I grew up, like everyone else in my generation in this
country, in the shadow of war. As a child, I remember my parents trying to
shield me from the images of war flashing across the TV screens during the
First Gulf War. As a teenager, the unforgettable events of 9/11 and the
subsequent unending wars loom large. Kids, like the kids I grew up with in a
small town, went off to war and not all of them came back alive. If I think
through the news I’ve seen in my lifetime, most of it is dominated by war, by
reports of body counts and returning bodies, reports of torture in military
prisons and large scale offensives. Images of tanks and machine guns, sniper
rifles and wounded bodies.
In the shadow of these wars, the world has grown more
militarized. Sometimes I’ve seen this firsthand. In southern Mexico, in Oaxaca,
I walked through squares full of police gripping AK-47s, all too ready to fire
on unarmed civilians. I drove down deserted rural roads full of armored trucks with
federal police bristling with weapons. I walked across borders with assault rifles
trained at my head and witnessed the desert between the U.S. and Mexico
transformed into a war zone with barbed wire and giant fences and fully
militarized police.
But, the whole time I was away from home, away from the
harbor, I held it in my heart.

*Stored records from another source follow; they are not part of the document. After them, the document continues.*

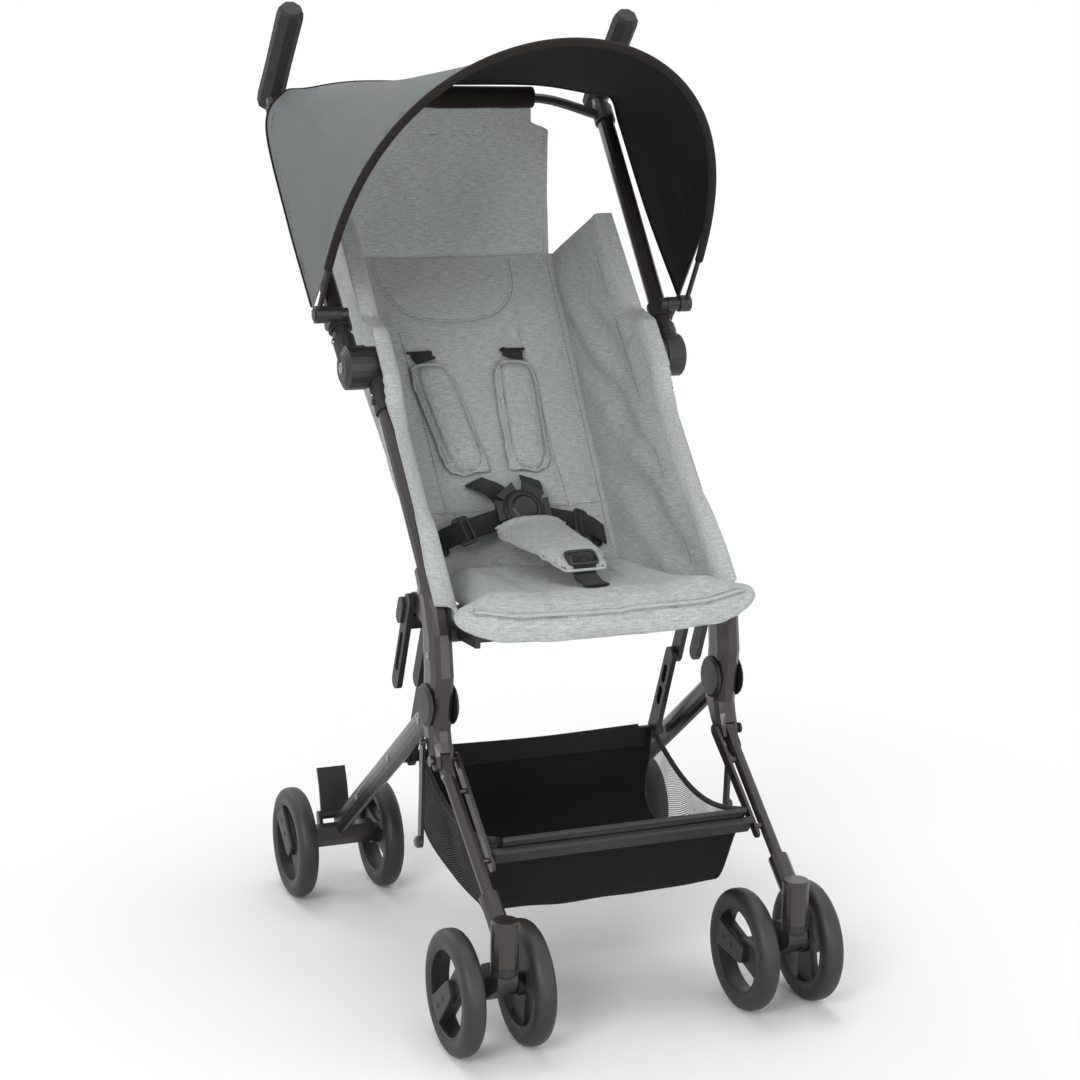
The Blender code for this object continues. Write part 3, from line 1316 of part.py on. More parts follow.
def basket():
    """Rows run from the left side over the floor to the right, from front to back."""
    rear = STRUT_FOOT
    lap = BAR_R + CLOTH_GAP + BASKET_T / 2
    profile = [
        (STRIP - (STRIP_W * 0.50) * FRONT_SIDE - 0.0075 * FRONT_WAY, 1.00),
        (STRIP + (STRIP_W * 0.62) * FRONT_SIDE - 0.0075 * FRONT_WAY, 1.00),
        (Vector((0, STRIP.y + 0.045, BASKET_FLOOR_Z + 0.004)), 0.97),
        (Vector((0, -0.045, BASKET_FLOOR_Z)), 0.95),
        (Vector((0, 0.035, BASKET_FLOOR_Z + 0.004)), 0.95),
        (Vector((0, rear.y - 0.012, BASKET_FLOOR_Z + 0.026)), 0.96),
        (rear + Vector((0, -lap, -0.024)), 0.99),
        (rear + Vector((0, -lap, 0.007)), 1.0),
    ]
    return profile


def basket_shell():
    profile = basket()
    line = smooth_line([p for p, _ in profile], 2)
    halves = []
    for i in range(len(profile) - 1):
        halves += [profile[i][1], (profile[i][1] + profile[i + 1][1]) / 2]
    halves.append(profile[-1][1])
    front_rim = profile[0][0]
    rear_rim = profile[-1][0]
    rows = []
    for k, (spot, share) in enumerate(zip(line, halves)):
        t = k / (len(line) - 1)
        rim = front_rim.lerp(rear_rim, t)
        rim.z -= 0.030 * sin(pi * t)
        half = BASKET_HALF * share
        row = []
        for j in range(-2, 11):
            u = j / 8
            if u < 0.0:
                rise = -u / 0.25
                p = at(spot.lerp(rim, rise), -half - (BASKET_HALF - half) * rise)
            elif u > 1.0:
                rise = (u - 1.0) / 0.25
                p = at(spot.lerp(rim, rise), half + (BASKET_HALF - half) * rise)
            else:
                x = half * (2 * u - 1)
                dip = 0.004 * (1 - (2 * u - 1) ** 2) * sin(pi * t)
                p = at(spot, x) - Vector((0, 0, dip))
            row.append(p)
        rows.append(row)
    return sheet(rows, BASKET_T)


piece("basket", basket_shell(), BLACK, PIVOT, ROOT, 60.0)


# Harness: shoulder pads, webbing, buckle with its button, and the crotch pad

def on_back(x, s, n):
    return MOUTH + s * ALONG + n * BEHIND + x * X_AXIS


PAD_TOP_S = 0.340
PAD_N = back_plane(0.6) - CLOTH_T / 2 - 0.0006 - CLOTH_GAP - 0.0006


def shoulder_pad():
    top = on_back(0.0535, PAD_TOP_S, PAD_N)
    low = on_back(0.0360, PAD_TOP_S - PAD_L, PAD_N)
    way = (top - low).normalized()
    across = way.cross(BEHIND).normalized()
    if across.x < 0:
        across = -across
    upper, lower = [], []
    for i in range(9):
        v = i / 8
        up_row, low_row = [], []
        narrow = 1.0 - 0.30 * max(0.0, (v - 0.80) / 0.20) ** 2 - 0.10 * max(0.0, 1 - v / 0.12) ** 2
        for j in range(7):
            u = -1 + 2 * j / 6
            spot = low.lerp(top, v) + u * PAD_W / 2 * narrow * across
            rim = sqrt(max(0.0, (1 - u ** 4) * (1 - abs(2 * v - 1) ** 8)))
            seam = 0.0022 * max(0.0, 1 - abs(abs(u) - 0.67) / 0.2)
            curl = 0.0045 * (1 - u * u)
            up_row.append(spot + rim * (PAD_T * 0.65 - seam + curl) * -BEHIND)
            low_row.append(spot + rim * 0.0012 * BEHIND)
        upper.append(up_row)
        lower.append(low_row)
    return pillow(upper, lower)


both("shoulder_pad", shoulder_pad(), GREY, on_back(0.0535, PAD_TOP_S, PAD_N), ROOT, ROOT, 60.0)



def web_depth(a):
    """Depth of a strap that touches the back, a from its middle (0) to its side (1)."""
    return back_plane(a) - CLOTH_T / 2 - 0.0015 * (1 - a) - CLOTH_GAP - WEB_T / 2


BUCKLE = on_back(0.0, 0.118, BACK_DEPTH - 0.040)
BUCKLE_WAY = -(BEHIND + 0.10 * ALONG).normalized()
BUCKLE_UP = (ALONG - ALONG.dot(BUCKLE_WAY) * BUCKLE_WAY).normalized()


def strap(points, width, thickness, face_way):
    """A flat band along the points, lying square to face_way."""
    rings = []
    for i, spot in enumerate(points):
        way = (points[min(i + 1, len(points) - 1)] - points[max(i - 1, 0)]).normalized()
        across = way.cross(face_way).normalized()
        up = across.cross(way).normalized()
        rings.append([spot + a * width / 2 * across + b * thickness / 2 * up
                      for a, b in ((-1, -1), (1, -1), (1, 1), (-1, 1))])
    return loft(rings)


STRAP_BEHIND = BUCKLE_T / 2 + 0.0014 + CLOTH_GAP


def crotch_line():
    """Middle of the crotch strap, from under the buckle down to the cushion."""
    start = BUCKLE - (STRAP_BEHIND + 0.0012) * BUCKLE_WAY - 0.031 * BUCKLE_UP
    end = Vector((0.0, CROTCH_Y, cushion_top(0.0, CROTCH_Y) + WEB_T / 2 + 3 * CLOTH_GAP))
    middle = start.lerp(end, 0.5) + Vector((0.0, 0.0, 0.014))
    return smooth_line([start, middle, end], 4)


def webbing():
    back = BUCKLE - STRAP_BEHIND * BUCKLE_WAY
    hub = cylinder(back - 0.0014 * BUCKLE_WAY, back + 0.0014 * BUCKLE_WAY, BUCKLE_R * 0.86, 14)
    under = back - 0.0018 * BUCKLE_WAY
    adds = []
    for side in (1, -1):
        shoulder = smooth_line(
            [under + side * 0.006 * X_AXIS, on_back(side * 0.022, 0.150, BACK_DEPTH - 0.029),
             on_back(side * 0.034, 0.1775, web_depth(0.4))], 3)
        adds.append(strap(shoulder, WEB_W, WEB_T, BEHIND))
        waist = smooth_line(
            [under + side * 0.008 * X_AXIS, on_back(side * 0.045, 0.109, BACK_DEPTH - 0.030),
             on_back(side * 0.080, 0.101, BACK_DEPTH - 0.026),
             on_back(side * 0.104, 0.098, web_depth(0.9))], 3)
        adds.append(strap(waist, WEB_W, WEB_T, BEHIND))
        adds.append(box((0.016, 0.0095, WEB_W + 0.007), on_back(side * 0.070, 0.1035, BACK_DEPTH - 0.0275),
                        ALONG, 0.0018, 1))
    adds.append(strap([back, *crotch_line()], WEB_W, WEB_T, BEHIND))
    return joined(hub, adds)


piece("harness_webbing", webbing(), WEBBING, BUCKLE, ROOT)


def buckle_mesh():
    floor = -BUCKLE_T / 2 + 0.005
    top = BUCKLE_T / 2 - 0.0005
    shell = turned(
        [(0.0, top), (BUCKLE_R - 0.0030, top - 0.0004), (BUCKLE_R, top - 0.0035),
         (BUCKLE_R, -BUCKLE_T / 2), (0.0, -BUCKLE_T / 2)],
        BUCKLE, BUCKLE_WAY, 18)
    tabs = []
    for angle in (55, 125, 180, 0):
        x_part = cos(radians(angle)) * X_AXIS
        way = (x_part + sin(radians(angle)) * BUCKLE_UP).normalized()
        rings = []
        cross = way.cross(BUCKLE_WAY).normalized()
        for reach, half in ((0.010, 0.0085), (BUCKLE_R, 0.0110), (BUCKLE_R + 0.0075, 0.0130)):
            centre = BUCKLE + reach * way
            rings.append([centre + a * half * cross + b * 0.0026 * BUCKLE_WAY
                          for a, b in ((-1, -1), (1, -1), (1, 1), (-1, 1))])
        tabs.append(loft(rings))
    well = cylinder(BUCKLE + floor * BUCKLE_WAY, BUCKLE + 0.02 * BUCKLE_WAY,
                    BUCKLE_BUTTON_R + BORE_GAP, 16)
    return joined(shell, tabs, [well])


piece("buckle", buckle_mesh(), PLASTIC, BUCKLE, ROOT)
press_floor = -BUCKLE_T / 2 + 0.005 + BUCKLE_TRAVEL + GAP
press_top = BUCKLE_T / 2 + 0.0012
press = turned(
    [(0.0, press_top - 0.0008), (BUCKLE_BUTTON_R * 0.55, press_top - 0.0007),
     (BUCKLE_BUTTON_R - 0.0030, press_top), (BUCKLE_BUTTON_R, press_top - 0.0020),
     (BUCKLE_BUTTON_R, press_floor), (0.0, press_floor)],
    BUCKLE, BUCKLE_WAY, 16)
piece("buckle_button", press, PLASTIC, BUCKLE, ROOT)


def crotch_pad():
    """A padded tongue that lies on the crotch strap and droops at its sides."""
    web = crotch_line()
    lift = WEB_T / 2 + CLOTH_GAP + 0.0046
    top = BUCKLE - 0.013 * BUCKLE_UP + (BUCKLE_T / 2 + 0.0012 + CLOTH_GAP + 0.0042) * BUCKLE_WAY
    neck = web[1] + Vector((0.0, 0.0, lift + 0.010))
    line = smooth_line([top, neck, *(p + Vector((0.0, 0.0, lift)) for p in web[3:7:2]),
                        web[7] + Vector((0.0, 0.002, lift - 0.0004))], 2)
    upper, lower = [], []
    last = len(line) - 1
    for i, spot in enumerate(line):
        v = i / last
        way = (line[min(i + 1, last)] - line[max(i - 1, 0)]).normalized()
        up = Vector((0.0, way.z, -way.y))
        half = CROTCH_W / 2 * (0.72 + 0.28 * sin(pi * min(1.0, 0.20 + 0.62 * v)))
        half *= 1 - 0.42 * v ** 3
        up_row, low_row = [], []
        for j in range(9):
            u = -1 + 2 * j / 8
            droop = 0.018 * max(0.0, abs(u) - 0.3) ** 1.5 * (1 - v)
            rim = sqrt(max(0.0, (1 - u ** 4) * (1 - abs(2 * v - 1) ** 6)))
            centre = at(spot, u * half) - droop * up
            up_row.append(centre + rim * 0.0066 * up)
            low_row.append(centre - rim * 0.0030 * up)
        upper.append(up_row)
        lower.append(low_row)
    return pillow(upper, lower)


piece("crotch_pad", crotch_pad(), GREY, BUCKLE, ROOT, 60.0)

# Stand the stroller over the origin: the middle of its outer box at X = Y = 0
bpy.context.view_layer.update()
lows, highs = [], []
for obj in PARTS.objects:
    if obj.type == "MESH":
        ys = [(obj.matrix_world @ v.co).y for v in obj.data.vertices]
        lows.append(min(ys))
        highs.append(max(ys))
ROOT.location.y = -(min(lows) + max(highs)) / 2
bpy.data.collections.remove(WORK)
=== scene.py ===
"""Dresses the stroller's frame: cloth, padding, harness, wheels, fasteners, finishes and the studio."""

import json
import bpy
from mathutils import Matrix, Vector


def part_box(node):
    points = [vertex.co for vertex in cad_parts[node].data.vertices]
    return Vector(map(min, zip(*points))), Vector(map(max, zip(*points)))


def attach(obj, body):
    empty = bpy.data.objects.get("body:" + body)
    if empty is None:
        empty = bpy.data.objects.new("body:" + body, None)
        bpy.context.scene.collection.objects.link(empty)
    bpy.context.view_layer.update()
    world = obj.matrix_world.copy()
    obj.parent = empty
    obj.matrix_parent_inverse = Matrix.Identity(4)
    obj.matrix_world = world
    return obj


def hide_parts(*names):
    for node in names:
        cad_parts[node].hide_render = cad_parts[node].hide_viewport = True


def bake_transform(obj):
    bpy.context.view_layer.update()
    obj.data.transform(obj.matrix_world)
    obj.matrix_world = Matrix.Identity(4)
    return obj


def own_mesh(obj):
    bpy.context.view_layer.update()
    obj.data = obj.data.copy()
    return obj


bl_info = {
    "name": "Folding Stroller",
    "version": (1, 0, 0),
    "blender": (4, 5, 0),
    "location": "3D View > Sidebar > Stroller",
    "description": "Dresses a folding stroller with cloth, padding, harness, wheels and finishes",
    "category": "Add Mesh",
}

from math import cos, pi, radians, sin

import bmesh
import bpy
from bpy.props import FloatProperty, FloatVectorProperty, PointerProperty
from mathutils import Matrix, Vector, noise
from mathutils.bvhtree import BVHTree
from mathutils.kdtree import KDTree

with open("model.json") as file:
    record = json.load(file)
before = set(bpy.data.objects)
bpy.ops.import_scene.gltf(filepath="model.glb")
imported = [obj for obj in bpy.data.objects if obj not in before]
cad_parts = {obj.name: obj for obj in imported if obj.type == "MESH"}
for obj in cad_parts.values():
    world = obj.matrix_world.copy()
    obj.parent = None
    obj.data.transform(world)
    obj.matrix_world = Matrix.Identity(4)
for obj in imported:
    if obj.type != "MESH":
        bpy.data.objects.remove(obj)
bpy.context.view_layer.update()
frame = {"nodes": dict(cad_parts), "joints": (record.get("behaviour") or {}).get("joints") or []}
JOINTS = {joint["name"]: joint for joint in frame["joints"]}

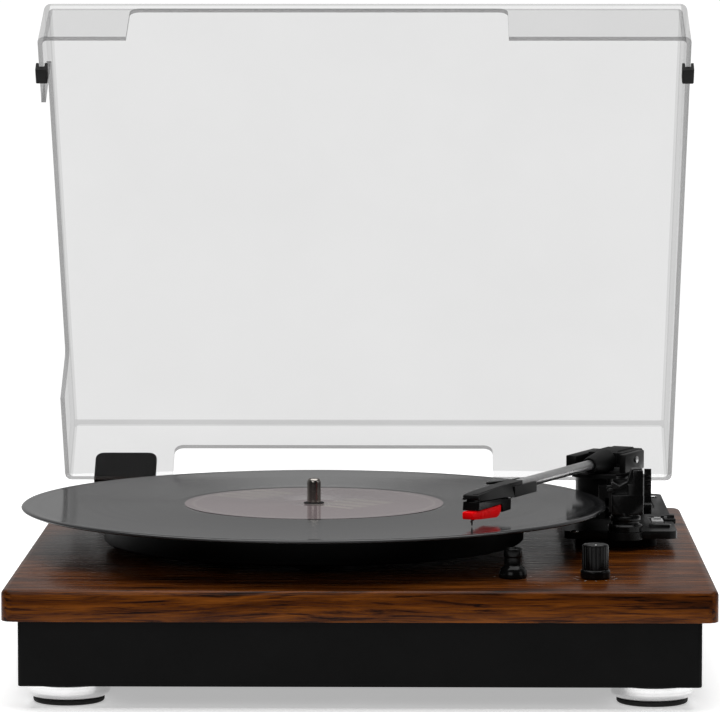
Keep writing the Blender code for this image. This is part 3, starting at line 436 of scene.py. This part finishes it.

I was never naïve; I remembered the harbor as a
place with little for me to do as a teenager and a place I could not wait to
leave, I remembered how easy people could be with their fists, and how rough
parts of town could be. I always remembered the grind of survival and the
palpable sense of despair that could descend on us. But I also remembered a
place where neighbors knew each other, a place of peaceful lakes and stunning
forests, a place of rough neighborliness and fierce independence.